The French moral philosopher Albert Camus argued that we are separated from each
other. Our lives are meaningless. We cannot influence fate. We will all die and our
individual being will be obliterated. And yet Camus wrote that "one of the only
coherent philosophical positions is revolt. It is a constant confrontation between man
and his obscurity. It is not aspiration, for it is devoid of hope. That revolt is the
certainty of a crushing fate, without the resignation that ought to accompany it."
"A living man can be enslaved and reduced to the historic condition of an object,"
Camus warned. "But if he dies in refusing to be enslaved, he reaffirms the existence
of another kind of human nature which refuses to be classified as an object."
The rebel, for Camus, stands with the oppressed-the unemployed workers being
thrust into impoverishment and misery by the corporate state, the Palestinians in
Gaza, the civilians in Iraq and Afghanistan, the disappeared who are held in our
global black sites, the poor in our inner cities and depressed rural communities,
immigrants and those locked away in our prison system. And to stand with them does
not mean to collaborate with parties, such as the Democrats, who can mouth the
words of justice while carrying out acts of oppression. It means open and direct
defiance.
The power structure and its liberal apologists dismiss the rebel as impractical and see
the rebel's outsider stance as counterproductive. They condemn the rebel for
expressing anger at injustice. The elites and their apologists call for calm and
patience. They use the hypocritical language of spirituality, compromise, generosity
and compassion to argue that the only alternative is to accept and work with the
systems of power. The rebel, however, is beholden to a moral commitment that
makes it impossible to stand with the power elite. The rebel refuses to be bought off
with foundation grants, invitations to the White House, television appearances, book
contracts, academic appointments or empty rhetoric. The rebel is not concerned with
self-promotion or public opinion. The rebel knows that, as Augustine wrote, hope has
two beautiful daughters, anger and courage - anger at the way things are and the
courage to see that they do not remain the way they are. The rebel is aware that
virtue is not rewarded. The act of rebellion defines itself.
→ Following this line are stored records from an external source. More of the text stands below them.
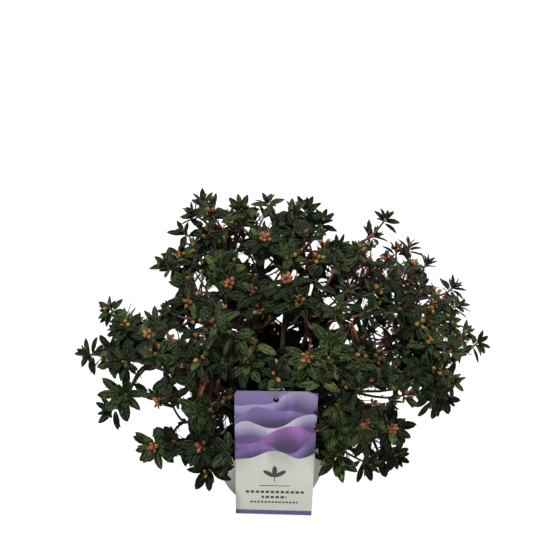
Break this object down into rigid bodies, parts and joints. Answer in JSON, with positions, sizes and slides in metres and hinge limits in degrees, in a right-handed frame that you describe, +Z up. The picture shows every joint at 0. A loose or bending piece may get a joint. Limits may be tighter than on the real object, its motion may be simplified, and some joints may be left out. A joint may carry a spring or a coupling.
{
  "type": "dwarf rhododendron in a pot",
  "caption": "Small-leaved dwarf evergreen shrub with a wide domed crown, in a round-bellied pot with a hang tag.",
  "frame": {"origin": "on the floor under the middle of the pot's flat foot", "axes": "+Z up, -Y towards the front where the tag hangs, +X to the right seen from the front"},
  "size_m": [0.4436, 0.3723, 0.3505],
  "materials": {
    "pot": "matt taupe grey",
    "potting_mix": "crumbly moist peat",
    "bark": "thin flaking bark",
    "leaves": "satin leaf",
    "tag_card": "printed plastic card",
    "tie_plastic": "moulded plastic"
  },
  "bodies": {
    "root": {"pot": "pot", "soil": "potting_mix", "trunk": "bark", "bough_front_1": "bark", "bough_high_1": "bark", "bough_high_2": "bark", "bough_high_3": "bark", "bough_high_4": "bark", "bough_high_5": "bark", "bough_high_6": "bark", "bough_high_7": "bark", "bough_low_1": "bark", "bough_low_2": "bark", "bough_low_3": "bark", "bough_low_4": "bark", "bough_low_5": "bark", "bough_low_6": "bark", "bough_low_7": "bark", "bough_low_8": "bark", "bough_skirt_1": "bark", "bough_skirt_2": "bark", "bough_skirt_3": "bark", "bough_skirt_4": "bark", "bough_skirt_5": "bark", "bough_skirt_6": "bark", "bough_skirt_7": "bark", "bough_top_1": "bark", "bough_top_2": "bark", "bough_top_3": "bark", "bough_top_4": "bark", "leaves_front_1": "leaves", "leaves_high_1": "leaves", "leaves_high_2": "leaves", "leaves_high_3": "leaves", "leaves_high_4": "leaves", "leaves_high_5": "leaves", "leaves_high_6": "leaves", "leaves_high_7": "leaves", "leaves_low_1": "leaves", "leaves_low_2": "leaves", "leaves_low_3": "leaves", "leaves_low_4": "leaves", "leaves_low_5": "leaves", "leaves_low_6": "leaves", "leaves_low_7": "leaves", "leaves_low_8": "leaves", "leaves_skirt_1": "leaves", "leaves_skirt_2": "leaves", "leaves_skirt_3": "leaves", "leaves_skirt_4": "leaves", "leaves_skirt_5": "leaves", "leaves_skirt_6": "leaves", "leaves_skirt_7": "leaves", "leaves_top_1": "leaves", "leaves_top_2": "leaves", "leaves_top_3": "leaves", "leaves_top_4": "leaves", "tag": "tag_card", "tie": "tie_plastic"}
  },
  "joints": []
}
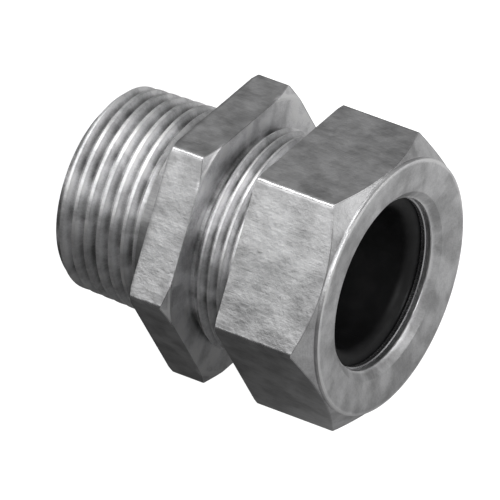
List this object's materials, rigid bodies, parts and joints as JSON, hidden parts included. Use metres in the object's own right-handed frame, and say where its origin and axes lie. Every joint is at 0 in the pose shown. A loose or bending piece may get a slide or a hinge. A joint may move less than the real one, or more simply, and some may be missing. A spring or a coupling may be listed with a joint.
{
  "type": "straight cord and conduit compression connector",
  "caption": "Straight compression connector: tapered male thread, thin body hexagon, exposed gland thread and chamfered hexagonal nut that squeezes a rubber bushing onto a cord.",
  "frame": {"origin": "on the connector's axis, in the plane of the body hexagon's back face, the face that comes up against an enclosure", "axes": "+X along the axis toward the nut's cord opening, the male thread toward -X, +Z square to a pair of hexagon flats, +Y through a hexagon corner"},
  "size_m": [0.041, 0.0382, 0.0334],
  "materials": {
    "hub_metal": "satin, turned threads and drawn hexagon flats",
    "nut_metal": "satin, drawn flats and turned front face",
    "washer_steel": "bright stamped",
    "bushing_rubber": "matte moulded"
  },
  "bodies": {
    "hub": {"hub_body": "hub_metal", "sealing_bushing": "bushing_rubber"},
    "washer": {"friction_washer": "washer_steel"},
    "nut": {"compression_nut": "nut_metal"}
  },
  "joints": [
    {"name": "nut_travel", "type": "slide", "parent": "hub", "child": "washer", "axis": [1, 0, 0], "range_m": [-0.00423, 0.00141], "deforming": ["sealing_bushing"]},
    {"name": "nut_turn", "type": "hinge", "parent": "washer", "child": "nut", "pos_m": [0.019, 0, 0], "axis": [1, 0, 0], "range_deg": [-1080, 360]}
  ],
  "couplings": [
    {"joint": "nut_travel", "follows": "nut_turn", "m_per_rad": 0.00022459}
  ]
}
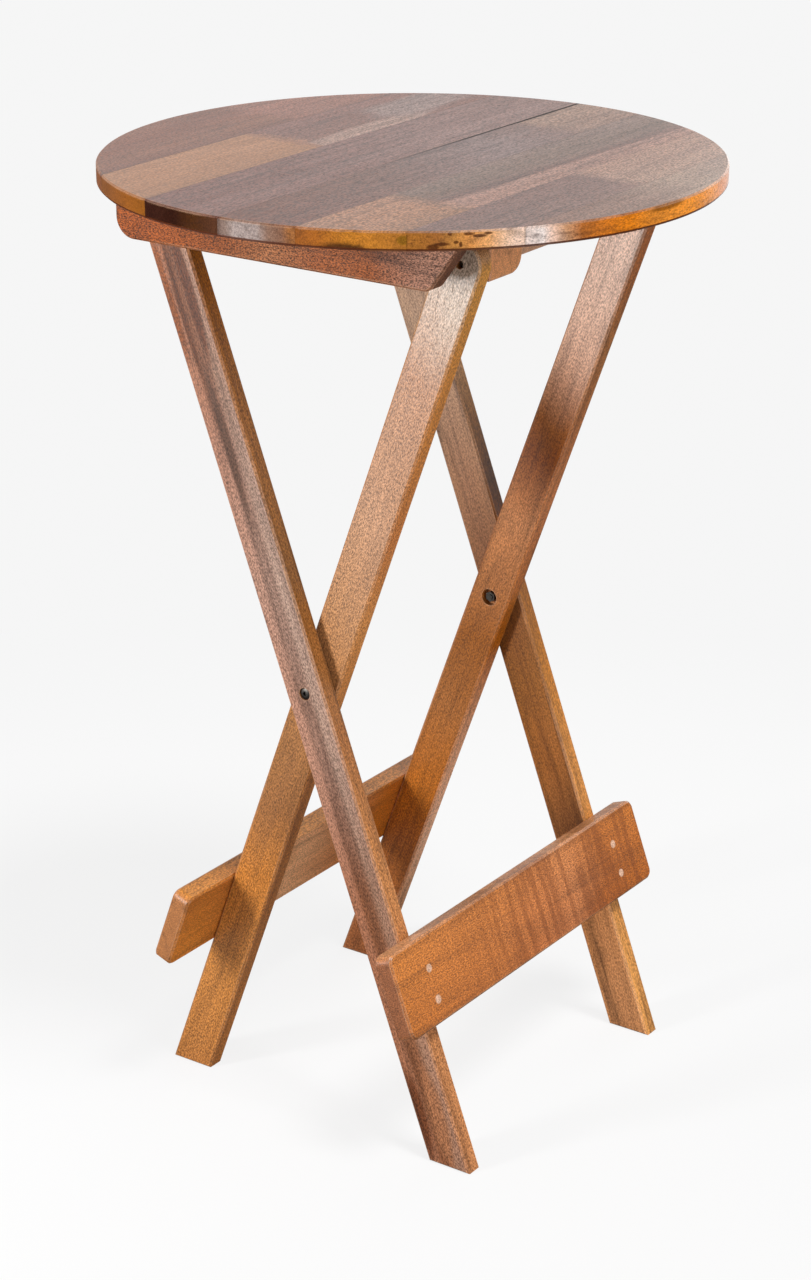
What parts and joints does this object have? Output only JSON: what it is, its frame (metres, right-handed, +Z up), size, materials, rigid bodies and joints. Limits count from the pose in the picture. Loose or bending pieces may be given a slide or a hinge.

"You do not become a dissident' just because you decide one day to take up this
most unusual career," Vaclav Havel said when he battled the communist regime in
Czechoslovakia. "You are thrown into it by your personal sense of responsibility,
combined with a complex set of external circumstances. You are cast out of the
existing structures and placed in a position of conflict with them. It begins as an
attempt to do your work well, and ends with being branded an enemy of society. ...
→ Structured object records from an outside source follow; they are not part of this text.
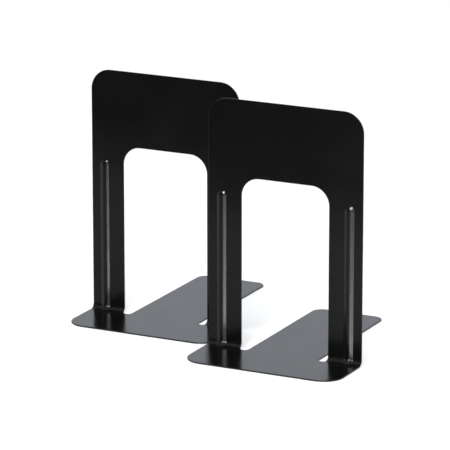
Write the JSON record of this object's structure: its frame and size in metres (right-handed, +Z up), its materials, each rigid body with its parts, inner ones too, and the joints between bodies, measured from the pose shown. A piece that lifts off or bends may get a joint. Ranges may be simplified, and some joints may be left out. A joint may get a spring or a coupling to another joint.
{
  "type": "book end pair",
  "caption": "Free-standing pressed steel book ends, each a folded L with a front flange, a windowed upright with beaded legs, and a flat tongue that goes under the books.",
  "frame": {"origin": "on the floor, at the middle of the rectangle that the pair stands on", "axes": "+X along the width of the uprights, to the right; +Y the way both tongues point, under the books; +Z up"},
  "size_m": [0.2956, 0.2516, 0.228],
  "materials": {
    "black_enamel": "black baked enamel on sheet steel, semi-gloss"
  },
  "bodies": {
    "left": {"left_bookend": "black_enamel"},
    "right": {"right_bookend": "black_enamel"}
  },
  "joints": [
    {"name": "right_slide", "type": "slide", "parent": "left", "child": "right", "axis": [0, -1, 0], "range_m": [0, 0.3]}
  ]
}
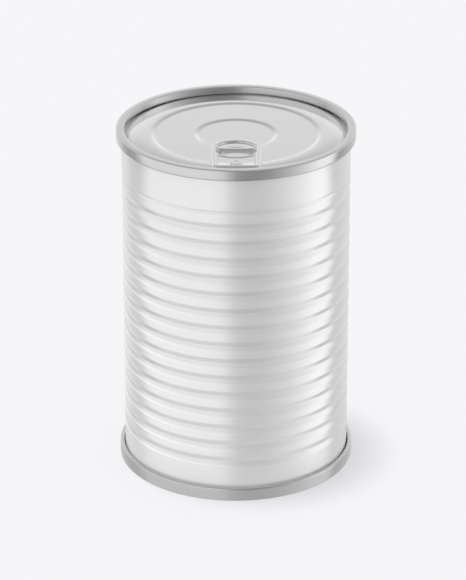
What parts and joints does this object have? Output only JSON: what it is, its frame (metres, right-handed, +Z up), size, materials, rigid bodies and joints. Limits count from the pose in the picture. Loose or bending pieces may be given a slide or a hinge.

The dissident does not operate in the realm of genuine power at all. He is not
seeking power. He has no desire for office and does not gather votes. He does not
attempt to charm the public. He offers nothing and promises nothing. He can offer, if
anything, only his own skin-and he offers it solely because he has no other way of
affirming the truth he stands for. His actions simply articulate his dignity as a citizen,
regardless of the cost."
Those in power have disarmed the liberal class. They do not argue that the current
system is just or good, because they cannot, but they have convinced liberals that
there is no alternative. But we are not slaves. We have a choice. We can refuse to be
either a victim or an executioner. We have the moral capacity to say no, to refuse to
cooperate. Any boycott or demonstration, any occupation or sit-in, any strike, any act
of obstruction or sabotage, any refusal to pay taxes, any fast, any popular movement
and any act of civil disobedience ignites the soul of the rebel and exposes the dead
hand of authority. "There is beauty and there are the humiliated," Camus wrote.
"Whatever difficulties the enterprise may present, I should like never to be unfaithful
either to the second or the first."
"There is a time when the operation of the machine becomes so odious, makes you
so sick at heart, that you can't take part; you can't even passively take part, and
you've got to put your bodies upon the gears and upon the wheels, upon the levers,
upon all the apparatus, and you've got to make it stop," Mario Savio said in 1964.
"And you've got to indicate to the people who run it, to the people who own it, that
unless you're free, the machine will be prevented from working at all."
The capacity to exercise moral autonomy, the capacity to refuse to cooperate, offers
us the only route left to personal freedom and a life with meaning. Rebellion is its
own justification. Those of us who come out of the religious left have no quarrel with
Camus. Camus is right about the absurdity of existence, right about finding worth in
the act of rebellion rather than some bizarre dream of an afterlife or Sunday School
fantasy that God rewards the just and the good. "Oh my soul," the ancient Greek
poet Pindar wrote, "do not aspire to immortal life, but exhaust the limits of the
possible." We differ with Camus only in that we have faith that rebellion is not
ultimately meaningless. Rebellion allows us to be free and independent human
beings, but rebellion also chips away, however imperceptibly, at the edifice of the
oppressor and sustains the dim flames of hope and love. And in moments of
profound human despair these flames are never insignificant. They keep alive the
capacity to be human. We must become, as Camus said, so absolutely free that
"existence is an act of rebellion." Those who do not rebel in our age of totalitarian
capitalism and who convince themselves that there is no alternative to collaboration
are complicit in their own enslavement. They commit spiritual and moral suicide.